Thought needs clarity. How does one confused thought get removed? By another thought that brings clarity. You must have heard the story: if a thorn pricks your foot, you take another thorn to remove it — and then you throw away both. You don't keep the one that helped you. So you have your confused thought — the pain thorn. You take a clarity thought and remove it. And you throw both away. Neither clarity remains nor confusion remains.
When you get clarity, you end up stabilising in the state of awareness — in your true nature. There is no confusion. No doubt. No nagging from the mind — why, why, how, where? All of that is gone.
When you come across teachers who say it can't be known — yes, awareness as an object cannot be known. But that does not mean you stop trying to understand. Tell me why it can't be known. If I say it can't be understood, I understand that. If I say it can't be seen, I see that. If I say it can't be known, I know that.
When you get clarity, the confused thoughts, the doubts, the feeling of am I going mad, is this normal, did I sign up for this — all of that dissolves. People can't make sense of what you tell them. I became the universe. I was nothing. There was nothing. Makes no sense to the common person. But you know it was real. So you seek clarity.

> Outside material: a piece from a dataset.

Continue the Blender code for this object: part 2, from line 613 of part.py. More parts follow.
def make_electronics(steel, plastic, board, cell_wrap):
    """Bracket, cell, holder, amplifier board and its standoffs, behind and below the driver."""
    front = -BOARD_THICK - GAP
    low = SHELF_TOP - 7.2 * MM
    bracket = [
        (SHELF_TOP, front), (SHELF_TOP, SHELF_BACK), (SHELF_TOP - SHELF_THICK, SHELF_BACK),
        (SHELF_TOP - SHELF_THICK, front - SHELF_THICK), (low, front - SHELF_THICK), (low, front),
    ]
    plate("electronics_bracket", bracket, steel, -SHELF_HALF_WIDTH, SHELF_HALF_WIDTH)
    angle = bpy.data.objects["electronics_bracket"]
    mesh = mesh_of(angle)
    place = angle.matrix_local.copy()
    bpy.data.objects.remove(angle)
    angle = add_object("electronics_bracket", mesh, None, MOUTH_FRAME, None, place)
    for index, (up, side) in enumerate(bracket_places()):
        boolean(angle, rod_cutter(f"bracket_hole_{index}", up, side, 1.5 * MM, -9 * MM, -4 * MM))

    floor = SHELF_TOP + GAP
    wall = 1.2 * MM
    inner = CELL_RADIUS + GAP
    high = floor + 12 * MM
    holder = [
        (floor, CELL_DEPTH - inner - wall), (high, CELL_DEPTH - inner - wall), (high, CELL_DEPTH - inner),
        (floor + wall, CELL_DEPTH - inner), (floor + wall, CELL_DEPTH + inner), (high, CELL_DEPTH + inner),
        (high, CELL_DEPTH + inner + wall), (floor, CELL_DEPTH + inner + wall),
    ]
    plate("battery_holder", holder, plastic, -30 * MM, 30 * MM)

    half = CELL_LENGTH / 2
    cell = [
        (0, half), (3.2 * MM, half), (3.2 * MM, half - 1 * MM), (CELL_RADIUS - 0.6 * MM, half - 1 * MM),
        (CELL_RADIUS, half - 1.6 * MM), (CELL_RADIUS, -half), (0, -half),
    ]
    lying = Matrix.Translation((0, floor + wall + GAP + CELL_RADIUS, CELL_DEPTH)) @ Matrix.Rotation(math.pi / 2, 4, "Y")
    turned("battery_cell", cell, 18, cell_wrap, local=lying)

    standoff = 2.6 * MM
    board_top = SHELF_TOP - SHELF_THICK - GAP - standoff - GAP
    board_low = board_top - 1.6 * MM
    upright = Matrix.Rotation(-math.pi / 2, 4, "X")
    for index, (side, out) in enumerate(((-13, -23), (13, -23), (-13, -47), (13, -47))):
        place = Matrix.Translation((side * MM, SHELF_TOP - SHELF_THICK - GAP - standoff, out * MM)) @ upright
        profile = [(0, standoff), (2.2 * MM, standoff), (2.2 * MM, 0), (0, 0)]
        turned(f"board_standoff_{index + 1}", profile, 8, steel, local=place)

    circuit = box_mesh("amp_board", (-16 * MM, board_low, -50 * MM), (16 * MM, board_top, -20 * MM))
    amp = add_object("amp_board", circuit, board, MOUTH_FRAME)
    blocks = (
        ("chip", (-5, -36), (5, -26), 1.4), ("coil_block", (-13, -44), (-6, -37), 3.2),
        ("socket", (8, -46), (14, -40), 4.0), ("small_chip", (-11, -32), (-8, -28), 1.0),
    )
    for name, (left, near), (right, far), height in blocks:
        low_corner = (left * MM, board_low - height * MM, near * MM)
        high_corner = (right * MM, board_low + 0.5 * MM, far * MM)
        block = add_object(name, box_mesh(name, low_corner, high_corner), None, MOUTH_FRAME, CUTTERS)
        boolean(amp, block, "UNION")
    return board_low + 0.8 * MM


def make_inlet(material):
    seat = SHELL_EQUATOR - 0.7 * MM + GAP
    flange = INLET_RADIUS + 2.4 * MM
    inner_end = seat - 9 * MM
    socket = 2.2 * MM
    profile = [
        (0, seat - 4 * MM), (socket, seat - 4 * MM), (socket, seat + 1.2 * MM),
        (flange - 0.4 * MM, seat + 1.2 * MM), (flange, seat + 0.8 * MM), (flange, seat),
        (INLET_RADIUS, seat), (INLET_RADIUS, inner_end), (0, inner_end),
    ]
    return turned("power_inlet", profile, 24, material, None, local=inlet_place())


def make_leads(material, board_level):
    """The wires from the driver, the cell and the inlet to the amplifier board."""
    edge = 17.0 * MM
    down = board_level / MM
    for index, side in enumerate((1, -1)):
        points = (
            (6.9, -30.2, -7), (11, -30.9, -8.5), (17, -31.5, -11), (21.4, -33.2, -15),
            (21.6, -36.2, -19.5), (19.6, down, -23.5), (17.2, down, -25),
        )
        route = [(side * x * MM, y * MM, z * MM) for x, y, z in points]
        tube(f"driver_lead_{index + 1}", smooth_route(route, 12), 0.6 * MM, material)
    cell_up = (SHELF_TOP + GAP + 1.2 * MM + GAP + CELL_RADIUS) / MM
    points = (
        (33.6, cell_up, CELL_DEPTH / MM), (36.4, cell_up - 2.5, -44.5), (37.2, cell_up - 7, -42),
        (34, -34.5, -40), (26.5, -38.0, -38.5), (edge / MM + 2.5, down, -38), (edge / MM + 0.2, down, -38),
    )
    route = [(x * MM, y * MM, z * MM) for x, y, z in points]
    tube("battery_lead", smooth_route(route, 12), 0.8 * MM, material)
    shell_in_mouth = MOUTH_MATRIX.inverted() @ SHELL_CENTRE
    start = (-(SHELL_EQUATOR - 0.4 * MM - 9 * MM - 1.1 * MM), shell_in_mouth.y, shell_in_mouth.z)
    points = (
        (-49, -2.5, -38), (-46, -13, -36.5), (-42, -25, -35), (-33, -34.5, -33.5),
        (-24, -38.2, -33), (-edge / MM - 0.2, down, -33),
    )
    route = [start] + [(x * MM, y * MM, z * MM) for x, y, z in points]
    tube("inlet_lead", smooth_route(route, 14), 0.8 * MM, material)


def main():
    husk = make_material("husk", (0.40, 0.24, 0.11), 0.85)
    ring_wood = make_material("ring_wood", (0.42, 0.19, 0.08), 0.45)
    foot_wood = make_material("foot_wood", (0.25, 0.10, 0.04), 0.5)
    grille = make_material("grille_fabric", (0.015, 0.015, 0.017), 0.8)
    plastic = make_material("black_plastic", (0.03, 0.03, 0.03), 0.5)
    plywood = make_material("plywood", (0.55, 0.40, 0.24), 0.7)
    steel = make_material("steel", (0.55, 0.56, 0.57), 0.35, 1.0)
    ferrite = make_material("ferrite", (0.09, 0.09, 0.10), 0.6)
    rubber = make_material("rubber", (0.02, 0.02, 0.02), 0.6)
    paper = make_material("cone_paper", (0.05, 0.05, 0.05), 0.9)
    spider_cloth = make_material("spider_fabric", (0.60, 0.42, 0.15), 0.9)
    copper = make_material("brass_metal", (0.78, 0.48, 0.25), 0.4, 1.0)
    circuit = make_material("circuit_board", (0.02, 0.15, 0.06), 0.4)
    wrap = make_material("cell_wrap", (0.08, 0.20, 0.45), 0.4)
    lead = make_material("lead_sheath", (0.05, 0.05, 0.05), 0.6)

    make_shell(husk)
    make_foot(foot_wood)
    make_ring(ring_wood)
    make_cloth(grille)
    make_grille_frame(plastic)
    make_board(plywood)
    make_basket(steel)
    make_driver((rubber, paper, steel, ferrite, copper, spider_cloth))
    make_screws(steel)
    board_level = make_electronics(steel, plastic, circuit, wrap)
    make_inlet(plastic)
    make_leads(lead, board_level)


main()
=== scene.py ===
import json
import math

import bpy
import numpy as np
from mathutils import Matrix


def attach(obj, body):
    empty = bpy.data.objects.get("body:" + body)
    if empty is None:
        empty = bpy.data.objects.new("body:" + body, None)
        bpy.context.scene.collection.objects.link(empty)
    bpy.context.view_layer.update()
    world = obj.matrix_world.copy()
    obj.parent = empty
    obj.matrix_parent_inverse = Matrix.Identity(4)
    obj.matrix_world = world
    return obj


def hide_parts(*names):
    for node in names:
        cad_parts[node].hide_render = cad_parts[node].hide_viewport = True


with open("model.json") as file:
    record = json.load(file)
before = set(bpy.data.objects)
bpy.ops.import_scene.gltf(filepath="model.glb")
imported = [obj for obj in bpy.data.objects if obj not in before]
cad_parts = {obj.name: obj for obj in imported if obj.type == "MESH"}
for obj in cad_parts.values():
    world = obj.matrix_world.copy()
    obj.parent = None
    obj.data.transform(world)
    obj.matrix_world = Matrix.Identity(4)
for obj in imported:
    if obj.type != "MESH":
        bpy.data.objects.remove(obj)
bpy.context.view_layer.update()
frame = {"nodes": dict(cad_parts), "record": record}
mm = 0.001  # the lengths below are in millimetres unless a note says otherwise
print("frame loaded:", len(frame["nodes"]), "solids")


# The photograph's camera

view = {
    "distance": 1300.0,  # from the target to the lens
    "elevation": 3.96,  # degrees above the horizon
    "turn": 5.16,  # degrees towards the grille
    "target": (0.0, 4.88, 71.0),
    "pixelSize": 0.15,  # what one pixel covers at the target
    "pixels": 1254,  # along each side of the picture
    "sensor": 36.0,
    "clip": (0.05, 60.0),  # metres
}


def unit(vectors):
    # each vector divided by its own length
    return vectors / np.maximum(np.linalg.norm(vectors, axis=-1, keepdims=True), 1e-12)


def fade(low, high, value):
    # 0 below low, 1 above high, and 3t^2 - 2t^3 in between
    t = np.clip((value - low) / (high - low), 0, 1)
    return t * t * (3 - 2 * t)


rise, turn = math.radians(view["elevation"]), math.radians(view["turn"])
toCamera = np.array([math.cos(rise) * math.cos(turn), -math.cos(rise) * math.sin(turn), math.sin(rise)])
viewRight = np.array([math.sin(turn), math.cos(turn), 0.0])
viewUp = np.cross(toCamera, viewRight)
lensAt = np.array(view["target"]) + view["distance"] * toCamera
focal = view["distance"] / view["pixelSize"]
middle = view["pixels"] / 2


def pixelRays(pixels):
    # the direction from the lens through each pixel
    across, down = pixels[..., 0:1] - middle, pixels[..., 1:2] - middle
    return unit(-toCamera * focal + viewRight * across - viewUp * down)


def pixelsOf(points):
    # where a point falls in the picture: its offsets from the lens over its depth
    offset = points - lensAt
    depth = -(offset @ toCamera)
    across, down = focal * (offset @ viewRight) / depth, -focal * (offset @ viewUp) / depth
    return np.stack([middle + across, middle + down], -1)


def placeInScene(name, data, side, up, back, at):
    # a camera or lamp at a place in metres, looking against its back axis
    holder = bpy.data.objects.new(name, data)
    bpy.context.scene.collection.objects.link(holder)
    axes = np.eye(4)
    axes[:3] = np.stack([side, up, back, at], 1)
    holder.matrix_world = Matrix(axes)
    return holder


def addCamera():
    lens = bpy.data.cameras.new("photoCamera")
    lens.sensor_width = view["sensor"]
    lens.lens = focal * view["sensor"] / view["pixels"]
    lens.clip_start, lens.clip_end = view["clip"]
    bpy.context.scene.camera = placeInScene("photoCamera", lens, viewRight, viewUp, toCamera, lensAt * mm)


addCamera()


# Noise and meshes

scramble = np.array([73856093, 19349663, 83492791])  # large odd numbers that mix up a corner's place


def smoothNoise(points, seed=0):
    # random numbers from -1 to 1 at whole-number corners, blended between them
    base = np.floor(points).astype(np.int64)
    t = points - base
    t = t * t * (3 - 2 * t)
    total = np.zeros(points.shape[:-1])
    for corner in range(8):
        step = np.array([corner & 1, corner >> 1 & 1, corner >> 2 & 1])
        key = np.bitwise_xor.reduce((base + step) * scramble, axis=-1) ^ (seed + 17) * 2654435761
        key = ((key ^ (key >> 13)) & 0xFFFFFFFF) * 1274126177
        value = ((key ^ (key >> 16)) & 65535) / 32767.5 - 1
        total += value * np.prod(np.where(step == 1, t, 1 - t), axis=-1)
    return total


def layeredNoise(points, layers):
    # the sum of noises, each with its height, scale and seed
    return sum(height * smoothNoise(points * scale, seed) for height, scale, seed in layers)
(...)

That which cannot be known can be known by knowing why it cannot be known. That's what the scriptures are really pointing at. It's unlearning. It's unconditioning.

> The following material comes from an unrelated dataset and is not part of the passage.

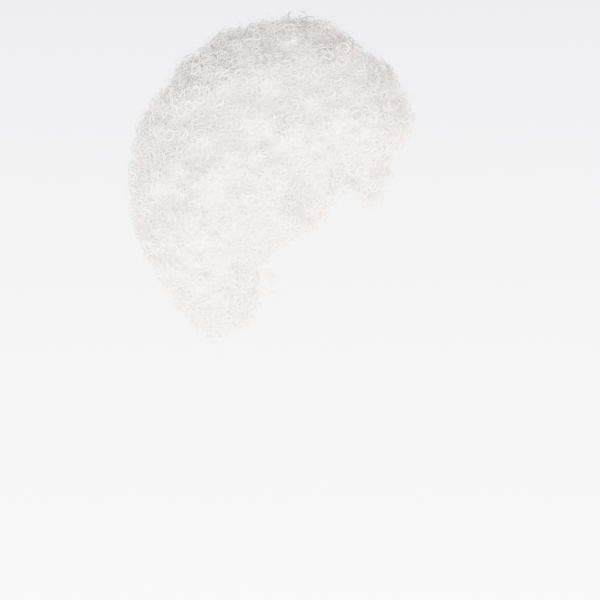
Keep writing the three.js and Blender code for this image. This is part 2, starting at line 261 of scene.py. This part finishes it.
def make_piece(name, points, faces, material, tone=None, uv=None):
    """A mesh object from its points and from arrays of faces, each array with one number of corners. tone
    holds a number for each point, uv an array for each array of faces with its corners' places."""
    mesh = bpy.data.meshes.new(name)
    corners = np.concatenate([block.ravel() for block in faces])
    sizes = np.concatenate([np.full(len(block), block.shape[1]) for block in faces])
    starts = np.concatenate([[0], np.cumsum(sizes)[:-1]])
    mesh.vertices.add(len(points))
    mesh.vertices.foreach_set("co", points.astype(np.float32).ravel())
    mesh.loops.add(len(corners))
    mesh.loops.foreach_set("vertex_index", corners.astype(np.int32))
    mesh.polygons.add(len(sizes))
    mesh.polygons.foreach_set("loop_start", starts.astype(np.int32))
    mesh.update(calc_edges=True)
    mesh.polygons.foreach_set("use_smooth", np.ones(len(sizes), dtype=bool))
    if tone is not None:
        mesh.attributes.new("tone", "FLOAT", "POINT").data.foreach_set("value", tone.astype(np.float32))
    if uv is not None:
        layer = mesh.uv_layers.new(name="UVMap")
        places = np.concatenate([block.reshape(-1, 2) for block in uv])
        layer.uv.foreach_set("vector", places.astype(np.float32).ravel())
    mesh.materials.append(material)
    piece = bpy.data.objects.new(name, mesh)
    bpy.context.scene.collection.objects.link(piece)
    return piece


class Shade:
    """A socket of a material that can be reckoned with: + - * and abs add Math nodes to it."""

    def __init__(self, tree, socket):
        self.tree = tree
        self.socket = socket

    def node(self, kind, settings=None, out=0, **values):
        """Adds a node with its settings, then its sockets' values or links, and gives its output. A
        socket's name is written with _ for a space, and a number after _ picks the socket by its place."""
        node = self.tree.nodes.new(kind)
        for key, value in (settings or {}).items():
            setattr(node, key, value)
        for key, value in values.items():
            name = key.lstrip("_").replace("_", " ")
            socket = node.inputs[int(name)] if name.isdigit() else node.inputs[name]
            if isinstance(value, Shade):
                self.tree.links.new(value.socket, socket)
            else:
                socket.default_value = value
        return Shade(self.tree, node.outputs[out])

    def output(self, number):
        """Another output of this value's own node."""
        return Shade(self.tree, self.socket.node.outputs[number])

    def math(self, operation, other=0.0, first=None):
        """A Math node on this value and another, or on the first value and the other."""
        first = self if first is None else first
        return self.node("ShaderNodeMath", {"operation": operation}, _0=first, _1=other)

    def __add__(self, other):
        return self.math("ADD", other)

    def __radd__(self, other):
        return self.math("ADD", self, other)

    def __sub__(self, other):
        return self.math("SUBTRACT", other)

    def __rsub__(self, other):
        return self.math("SUBTRACT", self, other)

    def __mul__(self, other):
        return self.math("MULTIPLY", other)

    def __rmul__(self, other):
        return self.math("MULTIPLY", self, other)

    def __abs__(self):
        return self.math("ABSOLUTE")

    def highest(self, other):
        """The larger of this value and another."""
        return self.math("MAXIMUM", other)

    def clamp(self):
        """This value held between 0 and 1."""
        return self.node("ShaderNodeClamp", Value=self)

    def mix(self, dark, light):
        """A colour between two, by this value."""
        return self.node("ShaderNodeMix", {"data_type": "RGBA"}, out=2, _0=self, _6=dark, _7=light)

    def feed(self, shader, name):
        """Links this value to one of the shader's inputs."""
        self.tree.links.new(self.socket, shader.inputs[name])


def new_material(name, **constants):
    """A material with one Principled shader, its constants set on its own sockets."""
    material = bpy.data.materials.new(name)
    material.use_nodes = True
    tree = material.node_tree
    shader = tree.nodes["Principled BSDF"]
    for key, value in constants.items():
        shader.inputs[key.replace("_", " ")].default_value = value
    return material, Shade(tree, None), shader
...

Two ways of doing it: either you learn what it is not, or you give up what you already know. In both ways, you'll end up with that which cannot be known.
Now notice again — just one more time, right now.
The awareness in which you're hearing my voice. The awareness in which any thought or any question is arising. That awareness. That stillness. That silence.
No thought. No confusion.
Nothing is confused here. In fact, everything is beautifully as it should be. It just is what it is.
It's like leaving the ocean alone — not trying to analyse every wave that's moving. Just let it be.
It just is what it is. No confusion.